4. Fakir doğup fakir ölen kafir, ahirette nasıl ferahlar? Daha az mı ceza alır?
Kafirlerin durumu, iman eksikliği sebebiyle ahirette farklıdır. Fakir bir kafir, fakirliğinden dolayı ahirette özel bir mükafat almaz. Ahiret mükafatı, iman ve salih amellerle kazanılır. Ancak İslam alimleri, dünyadaki imtihanların şiddetine göre azabın derecelerinde farklılık olabileceğini ifade ederler. Fakirlik, sabır ve tevekkülle değerlendirildiğinde mükafat getirir; ancak bir kafir, Allah’a iman etmediği için bu nimetlerden mahrum kalabilir.
5. Ferahlamak ile zenginleşmek bambaşka olaylar mıdır burada?
Evet, ferahlamak ve zenginleşmek farklı şeylerdir. Ayette geçen “kolaylık” ve “ferahlık” maddi zenginlik anlamına gelmek zorunda değildir. Zorluklarla karşılaşan bir mümin, Allah’ın yardımıyla manevi bir rahatlık, huzur veya sabır gücü kazanabilir. Kolaylık, kişinin zorluklara karşı direncinin artması, kalbine gelen huzur veya ahiretteki nimetlere yönelik bir müjde olabilir. Zenginleşmek ise maddi bir durumu ifade eder ve bu dünyada her zaman gerçekleşmeyebilir.
6. Taha Suresi 124. ayette geçen kafirler için “dar geçim” ve “kör olarak diriltilme” ifadesi ne anlama gelir?

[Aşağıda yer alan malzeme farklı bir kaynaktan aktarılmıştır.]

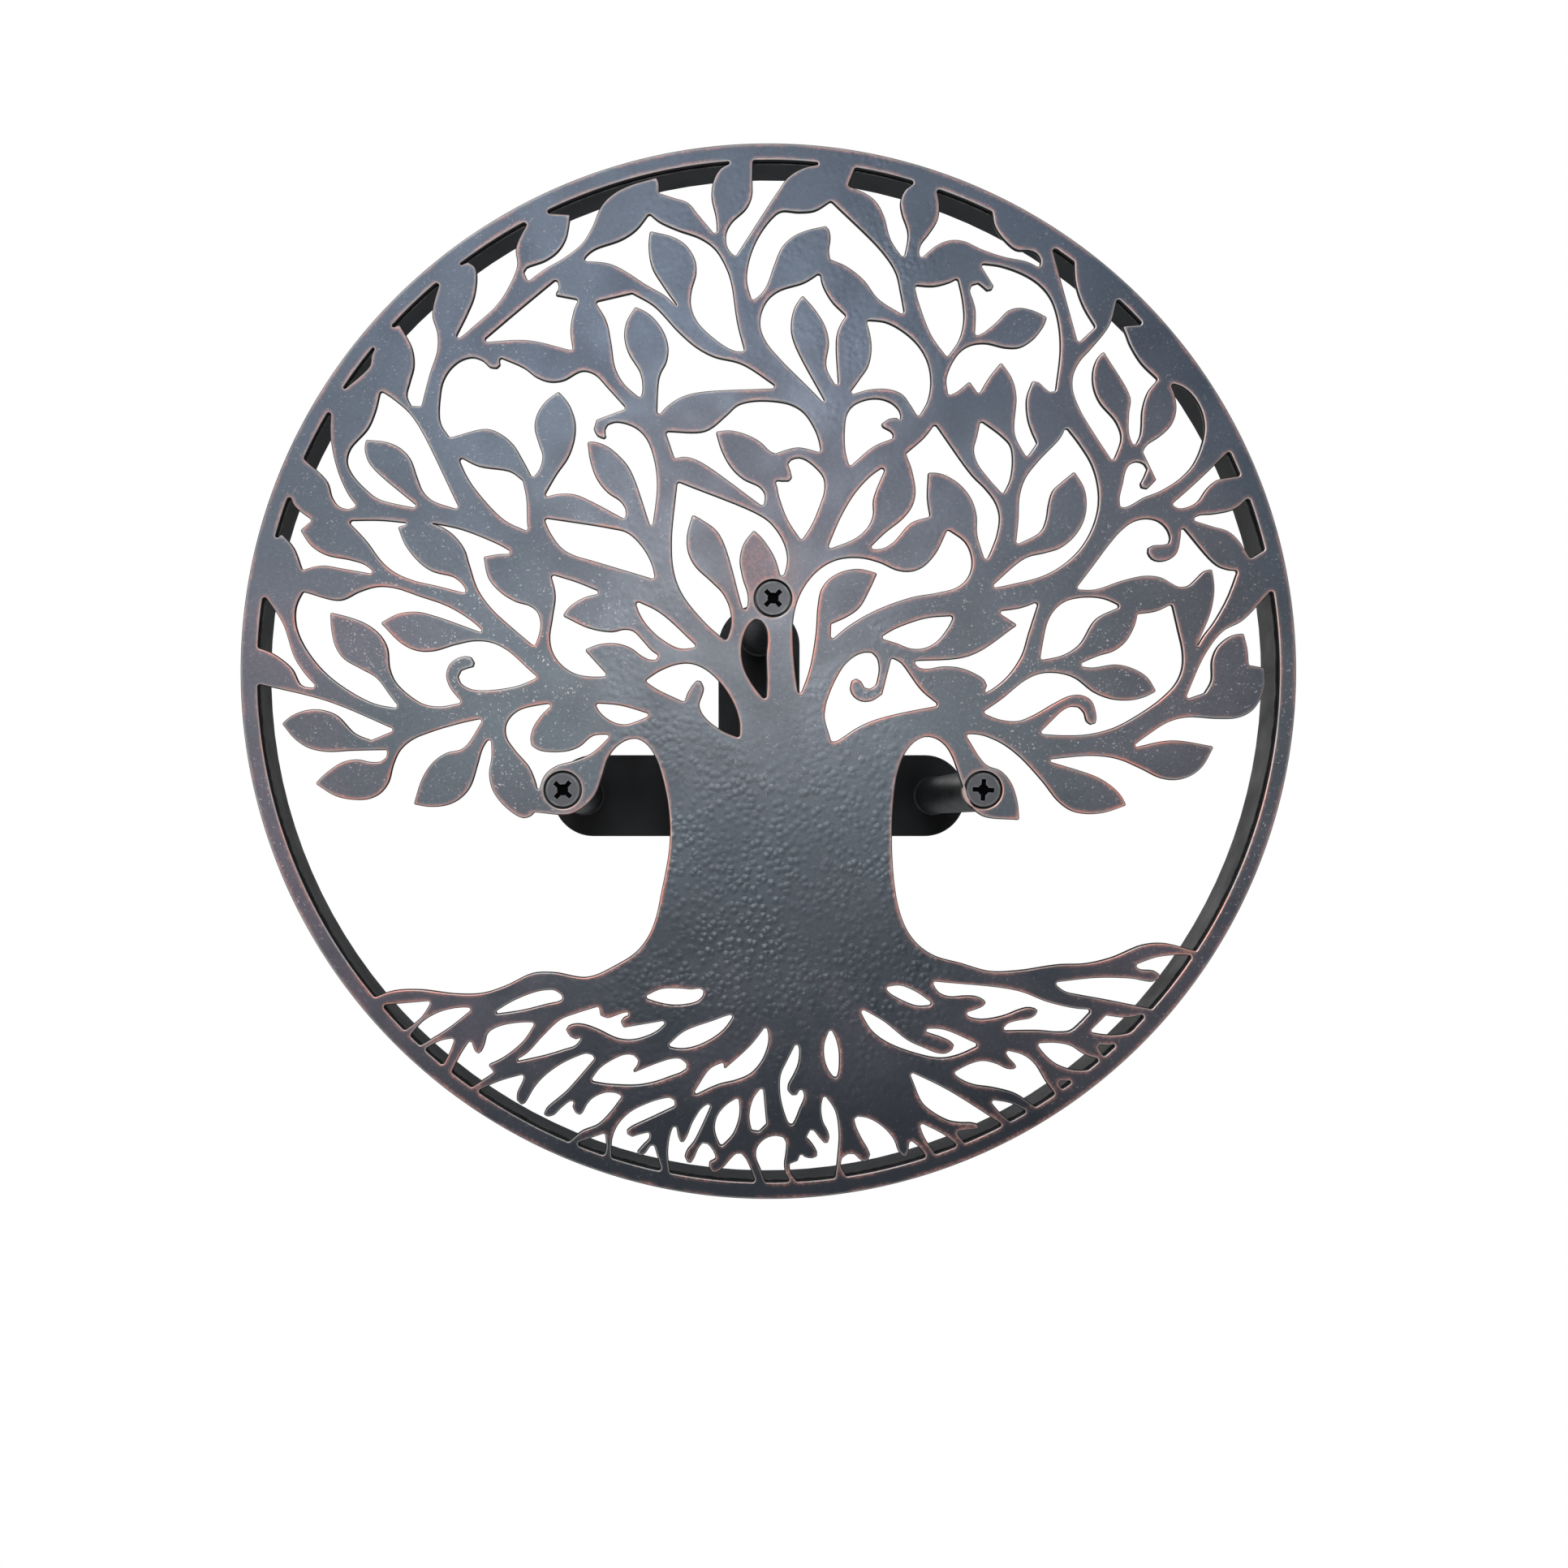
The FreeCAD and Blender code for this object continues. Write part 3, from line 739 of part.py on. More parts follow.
def draw_profile(sketch, corners):
    # straight-sided closed profile; each corner is a pair of formulas, "0" lies on an axis
    spots = [Vector(value_of(a), value_of(b), 0) for a, b in corners]
    count = len(corners)
    for i in range(count):
        sketch.addGeometry(Part.LineSegment(spots[i], spots[(i + 1) % count]))
    for i in range(count):
        sketch.addConstraint(Sketcher.Constraint("Coincident", i, 2, (i + 1) % count, 1))
    for i, (a, b) in enumerate(corners):
        if a == "0":
            sketch.addConstraint(Sketcher.Constraint("PointOnObject", i, 1, -2))
        else:
            bind(sketch, Sketcher.Constraint("DistanceX", -1, 1, i, 1, spots[i].x), a)
        if b == "0":
            sketch.addConstraint(Sketcher.Constraint("PointOnObject", i, 1, -1))
        else:
            bind(sketch, Sketcher.Constraint("DistanceY", -1, 1, i, 1, spots[i].y), b)


def turned(body, corners):
    sketch = new_sketch(body, body.Name + "Profile", "XY_Plane")
    draw_profile(sketch, corners)
    solid = body.newObject("PartDesign::Revolution", body.Name + "Turned")
    solid.Profile = sketch
    solid.ReferenceAxis = (sketch, ["V_Axis"])
    solid.Angle = 360
    return solid


def padded(body, sketch, formula):
    solid = body.newObject("PartDesign::Pad", sketch.Name + "Pad")
    solid.Profile = sketch
    solid.setExpression("Length", formula)
    return solid


def pocketed(body, sketch, formula):
    solid = body.newObject("PartDesign::Pocket", sketch.Name + "Pocket")
    solid.Profile = sketch
    solid.setExpression("Length", formula)
    return solid


def draw_circle(sketch, radius, x="0", y="0"):
    spot = Vector(value_of(x), value_of(y), 0)
    index = sketch.addGeometry(Part.Circle(spot, Vector(0, 0, 1), value_of(radius)))
    bind(sketch, Sketcher.Constraint("Radius", index, value_of(radius)), radius)
    if x == "0":
        sketch.addConstraint(Sketcher.Constraint("PointOnObject", index, 3, -2))
    else:
        bind(sketch, Sketcher.Constraint("DistanceX", -1, 1, index, 3, spot.x), x)
    if y == "0":
        sketch.addConstraint(Sketcher.Constraint("PointOnObject", index, 3, -1))
    else:
        bind(sketch, Sketcher.Constraint("DistanceY", -1, 1, index, 3, spot.y), y)


def draw_centred_box(sketch, width, height):
    w = value_of(width) / 2
    h = value_of(height) / 2
    spots = [Vector(-w, -h, 0), Vector(w, -h, 0), Vector(w, h, 0), Vector(-w, h, 0)]
    for i in range(4):
        sketch.addGeometry(Part.LineSegment(spots[i], spots[(i + 1) % 4]))
    for i in range(4):
        sketch.addConstraint(Sketcher.Constraint("Coincident", i, 2, (i + 1) % 4, 1))
    for i in (0, 2):
        sketch.addConstraint(Sketcher.Constraint("Horizontal", i))
    for i in (1, 3):
        sketch.addConstraint(Sketcher.Constraint("Vertical", i))
    sketch.addConstraint(Sketcher.Constraint("Symmetric", 0, 1, 2, 1, -1, 1))
    bind(sketch, Sketcher.Constraint("DistanceX", 0, 1, 0, 2, 2 * w), width)
    bind(sketch, Sketcher.Constraint("DistanceY", 1, 1, 1, 2, 2 * h), height)


def place(body, x, y, z):
    for axis, formula in (("x", x), ("y", y), ("z", z)):
        if formula != "0":
            body.setExpression("Placement.Base." + axis, formula)


# Rim hoop: flat bar rolled on edge, welded to the back of the ring

HOOP_INSIDE = "dims.disc_diameter / 2 - dims.ring_width - dims.hoop_inset"

rim_hoop = new_body("RimHoop", "rim_hoop")
hoop_sketch = new_sketch(rim_hoop, "HoopRing", "XZ_Plane")
draw_circle(hoop_sketch, HOOP_INSIDE)
draw_circle(hoop_sketch, HOOP_INSIDE + " + dims.hoop_thick")
padded(rim_hoop, hoop_sketch, "dims.hoop_depth")
place(rim_hoop, "dims.panel_shift", BACK_OF_PANEL + " + dims.hoop_depth", "dims.panel_rise")

# Back plate: a cross bar and an upright, both with rounded ends, with two holes for the wall


def draw_bar(sketch, half_width, from_x, to_x, from_y, to_y):
    # a round-ended bar from one end centre to the other, along x or along y
    r = value_of(half_width)
    a = Vector(value_of(from_x), value_of(from_y), 0)
    b = Vector(value_of(to_x), value_of(to_y), 0)
    along = (b - a).normalize()
    side = Vector(-along.y, along.x, 0) * r
    first = Part.Arc(a + side, a - along * r, a - side)
    second = Part.Arc(b - side, b + along * r, b + side)
    sketch.addGeometry(Part.LineSegment(b + side, a + side))
    sketch.addGeometry(first)
    sketch.addGeometry(Part.LineSegment(a - side, b - side))
    sketch.addGeometry(second)


back_plate = new_body("BackPlate", "back_plate")
END_REACH = "(dims.bar_overhang - dims.bar_width / 2)"
CROSS_END = "dims.standoff_spacing / 2 + " + END_REACH
UPRIGHT_END = "dims.standoff_rise + " + END_REACH


def bar_pad(name, formulas):
    # formulas: the end centres of the bar
    sketch = new_sketch(back_plate, name, "XZ_Plane")
    draw_bar(sketch, "dims.bar_width / 2", *formulas)
    for i in range(4):
        here = sketch.Geometry[i].EndPoint
        for k in range(4):
            for spot in (1, 2):
                there = sketch.Geometry[k].StartPoint if spot == 1 else sketch.Geometry[k].EndPoint
                if k != i and (here - there).Length < 1e-6:
                    sketch.addConstraint(Sketcher.Constraint("Tangent", i, 2, k, spot))
    bind(sketch, Sketcher.Constraint("Radius", 1, value_of("dims.bar_width / 2")), "dims.bar_width / 2")
    x1, x2, y1, y2 = formulas
    for arc, x, y in ((1, x1, y1), (3, x2, y2)):
        if x == "0":
            sketch.addConstraint(Sketcher.Constraint("PointOnObject", arc, 3, -2))
        else:
            bind(sketch, Sketcher.Constraint("DistanceX", -1, 1, arc, 3, value_of(x)), x)
        if y == "0":
            sketch.addConstraint(Sketcher.Constraint("PointOnObject", arc, 3, -1))
        else:
            bind(sketch, Sketcher.Constraint("DistanceY", -1, 1, arc, 3, value_of(y)), y)
    return padded(back_plate, sketch, "dims.plate_thick")


bar_pad("CrossBar", ("-(%s)" % CROSS_END, CROSS_END, "0", "0"))
bar_pad("UprightBar", ("0", "0", "dims.bar_width / 4", UPRIGHT_END))
wall_holes = new_sketch(back_plate, "WallHoles", "XZ_Plane")
draw_circle(wall_holes, "dims.wall_hole_diameter / 2", "-dims.wall_hole_spacing / 2")
draw_circle(wall_holes, "dims.wall_hole_diameter / 2", "dims.wall_hole_spacing / 2")
wall_pocket = pocketed(back_plate, wall_holes, "dims.plate_thick")
wall_pocket.Type = "ThroughAll"
wall_pocket.Midplane = True

# Standoffs: round bar, tapped at the front, with a weld fillet at the plate
# The profile starts at the front end and runs back to the plate.

TAP_RADIUS = "(dims.screw_diameter / 2 + dims.screw_clearance)"
MOUTH_RADIUS = "max(%s; %s + 0.1)" % (SINK_AT_BACK, TAP_RADIUS)

STANDOFF_PROFILE = [
    (MOUTH_RADIUS, "0"),
    ("dims.standoff_diameter / 2", "0"),
    ("dims.standoff_diameter / 2", "dims.standoff_length - dims.standoff_foot"),
    ("dims.standoff_diameter / 2 + dims.standoff_foot", "dims.standoff_length"),
    ("0", "dims.standoff_length"),
    ("0", "dims.tapped_depth"),
    (TAP_RADIUS, "dims.tapped_depth"),
    (TAP_RADIUS, "%s - %s" % (MOUTH_RADIUS, TAP_RADIUS)),
]
STANDOFF_PLACES = {
    "left": ("-dims.standoff_spacing / 2", "0"),
    "right": ("dims.standoff_spacing / 2", "0"),
    "top": ("0", "dims.standoff_rise"),
}
standoffs = []
for side, (x, z) in STANDOFF_PLACES.items():
    standoff = new_body("Standoff_" + side, "standoff_" + side)
    turned(standoff, STANDOFF_PROFILE)
    place(standoff, x, BACK_OF_PANEL, z)
    standoffs.append(standoff)

# Panel screws: countersunk heads with a cross recess, turned as they stopped

SCREW_PROFILE = [
    ("0", "0"),
    ("dims.head_diameter / 2", "0"),
    ("dims.head_diameter / 2", "dims.head_rim"),
    ("dims.screw_diameter / 2", "dims.head_rim + dims.head_diameter / 2 - dims.screw_diameter / 2"),
    ("dims.screw_diameter / 2", "dims.screw_length"),
    ("0", "dims.screw_length"),
]
RECESS_TURN = {"left": 42, "right": 3, "top": 46}
screws = []
for side, (x, z) in STANDOFF_PLACES.items():
    screw = new_body("PanelScrew_" + side, "panel_screw_" + side)
    turned(screw, SCREW_PROFILE)
    for slot, (width, height) in (("Across", ("dims.recess_span", "dims.recess_slot")),
                                  ("Upright", ("dims.recess_slot", "dims.recess_span"))):
        cross = new_sketch(screw, "Recess%s_%s" % (slot, side), "XZ_Plane")
        draw_centred_box(cross, width, height)
        pocketed(screw, cross, "dims.recess_depth")
    core = new_sketch(screw, "RecessCore_" + side, "XZ_Plane")
    draw_circle(core, "dims.recess_core / 2")
    pocketed(screw, core, "dims.core_depth")
    turn = FreeCAD.Rotation(Vector(0, 1, 0), RECESS_TURN[side])
    screw.Placement = FreeCAD.Placement(Vector(0, 0, 0), turn)
    place(screw, x, FRONT_OF_PANEL + " + dims.head_sink", z)
    screws.append(screw)

doc.recompute()

# Checks before the files are written

PARTS = [tree_panel, rim_hoop, back_plate] + standoffs + screws
for item in doc.Objects:
    for word in item.State:
        if word in ("Invalid", "Error"):
            raise RuntimeError("%s does not compute: %s" % (item.Label, word))
for item in PARTS:
    if item.Shape.isNull() or not item.Shape.isValid():
        raise RuntimeError("%s has no valid shape" % item.Label)
    if len(item.Shape.Solids) != 1:
        raise RuntimeError("%s is %d pieces" % (item.Label, len(item.Shape.Solids)))
for screw in screws:
    tip = screw.Tip
    if tip.Shape.Volume >= tip.BaseFeature.Shape.Volume:
        raise RuntimeError("%s has no recess" % screw.Label)

os.makedirs("parts", exist_ok=True)
for item in PARTS:
    item.Shape.exportStep("parts/%s.step" % item.Label)
    box = item.Shape.BoundBox
    print("%s: %.1f x %.1f x %.1f mm" % (item.Label, box.XLength, box.YLength, box.ZLength))
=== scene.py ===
import bpy
import bmesh
import math
from mathutils import Matrix, Vector


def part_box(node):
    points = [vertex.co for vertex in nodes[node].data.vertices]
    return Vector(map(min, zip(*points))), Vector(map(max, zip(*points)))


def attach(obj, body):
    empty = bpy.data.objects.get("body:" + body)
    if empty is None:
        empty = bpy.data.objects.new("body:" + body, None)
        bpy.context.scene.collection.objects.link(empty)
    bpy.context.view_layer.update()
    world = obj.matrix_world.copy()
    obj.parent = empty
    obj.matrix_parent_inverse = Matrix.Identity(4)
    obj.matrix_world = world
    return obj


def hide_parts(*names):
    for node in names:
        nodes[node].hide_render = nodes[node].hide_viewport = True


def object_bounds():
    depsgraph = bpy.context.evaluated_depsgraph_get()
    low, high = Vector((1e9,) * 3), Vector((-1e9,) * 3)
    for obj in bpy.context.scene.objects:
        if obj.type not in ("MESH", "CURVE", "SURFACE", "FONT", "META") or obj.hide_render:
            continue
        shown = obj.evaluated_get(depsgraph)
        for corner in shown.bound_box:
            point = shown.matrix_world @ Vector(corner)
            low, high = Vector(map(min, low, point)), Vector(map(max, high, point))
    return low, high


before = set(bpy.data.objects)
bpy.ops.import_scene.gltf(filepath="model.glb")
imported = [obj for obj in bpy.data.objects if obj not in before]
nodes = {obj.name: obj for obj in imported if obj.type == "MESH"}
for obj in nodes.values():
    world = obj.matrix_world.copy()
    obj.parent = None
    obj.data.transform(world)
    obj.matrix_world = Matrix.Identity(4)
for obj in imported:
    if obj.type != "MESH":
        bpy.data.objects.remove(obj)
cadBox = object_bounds()
print("frame loaded:", len(nodes), "nodes")

scene = bpy.context.scene


# Node helpers

def srgb(r, g, b):
    def linear(value):
        value = value / 255
        return value / 12.92 if value <= 0.04045 else ((value + 0.055) / 1.055) ** 2.4
    return (linear(r), linear(g), linear(b), 1.0)


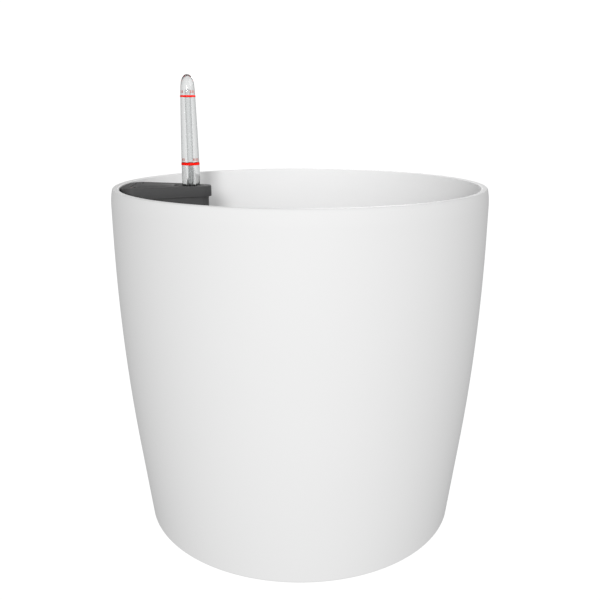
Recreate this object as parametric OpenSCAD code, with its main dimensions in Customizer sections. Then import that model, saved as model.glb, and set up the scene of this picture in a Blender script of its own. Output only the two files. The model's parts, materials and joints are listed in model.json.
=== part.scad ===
// Round self-watering planter: pot, separator with root cups, filling shaft
// with lid and filler flap, float level indicator and a screwed drain plug.
// Origin on the pot's axis at the resting plane, +Z up, filling shaft on -X.

/* [Pot] */
// Height of the pot, resting plane to rim
pot_h = 261.5; // [255:0.5:275]
// Largest radius of the pot, at the belly
belly_r = 140; // [138:0.5:150]
// Outward slope of the straight lower wall, radius per height
taper_slope = 0.112; // [0.09:0.002:0.13]
// Height where the straight taper turns into the belly curve
taper_top = 70; // [60:1:90]
// Height where the wall becomes upright
belly_z = 231; // [220:1:235]
// Radius of the curve that pulls the wall in under the rim
shoulder_r = 48; // [45:1:80]
// Wall thickness
wall = 4.4; // [3.5:0.1:4.8]
// Height of the floor's upper face
floor_z = 10; // [9:0.5:12]
// Clear height under the floor, inside the foot ring
recess_h = 6; // [4:0.5:6.5]
// Radius of the fillet between floor and wall
floor_fillet = 6; // [4:0.5:8]
// Stiffening ribs under the floor
rib_count = 12; // [6:1:18]

/* [Drain] */
// Radius of the drain bore
drain_r = 11; // [9:0.5:12]
// Running clearance of the plug's shank in the bore
thread_gap = 0.1; // [0.05:0.01:0.1]
// Thread pitch of the plug
thread_pitch = 3; // [2.5:0.5:4]
// Thickness of the sealing ring
seal_t = 1.4; // [1:0.1:2]

/* [Separator] */
// Height of the separator's underside
plate_z = 74; // [66:1:80]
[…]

Bu ayet, Allah’ı anmayan ve zikrinden yüz çeviren kişiler için dünyada ve ahirette bir sıkıntı ve dar geçimden bahseder. Ancak “dar geçim”, kişinin maddi durumu değil, ruhsal ve manevi sıkıntılarını ifade edebilir. Zengin bir kafir bile bu dünyada manevi anlamda dar bir yaşam sürebilir. Ayette bahsedilen zorluk, Allah’ın rahmetinden uzak olmanın getirdiği huzursuzluk ve ahiretteki azap anlamında anlaşılabilir.
Kafirler bu dünyada zengin olabilirler; bu onların imtihanıdır. Ancak ahirette zenginleşme veya ferah bulma gibi bir durum, iman ve salih amellerden yoksun oldukları için söz konusu değildir.
Sonuç
İnşirah Suresi, zorlukların geçici olduğunu ve Allah’ın izniyle bir kolaylığın geleceğini müjdeler. Ancak bu kolaylık, mutlaka maddi anlamda zenginlik demek değildir. Kolaylık, manevi huzur, sabır, güç ya da ahiret nimetleri şeklinde tecelli edebilir. Kafirlerin durumu ise, iman ve salih amellerden yoksun oldukları için farklıdır ve ahiretteki azaptan kurtulmaları mümkün değildir.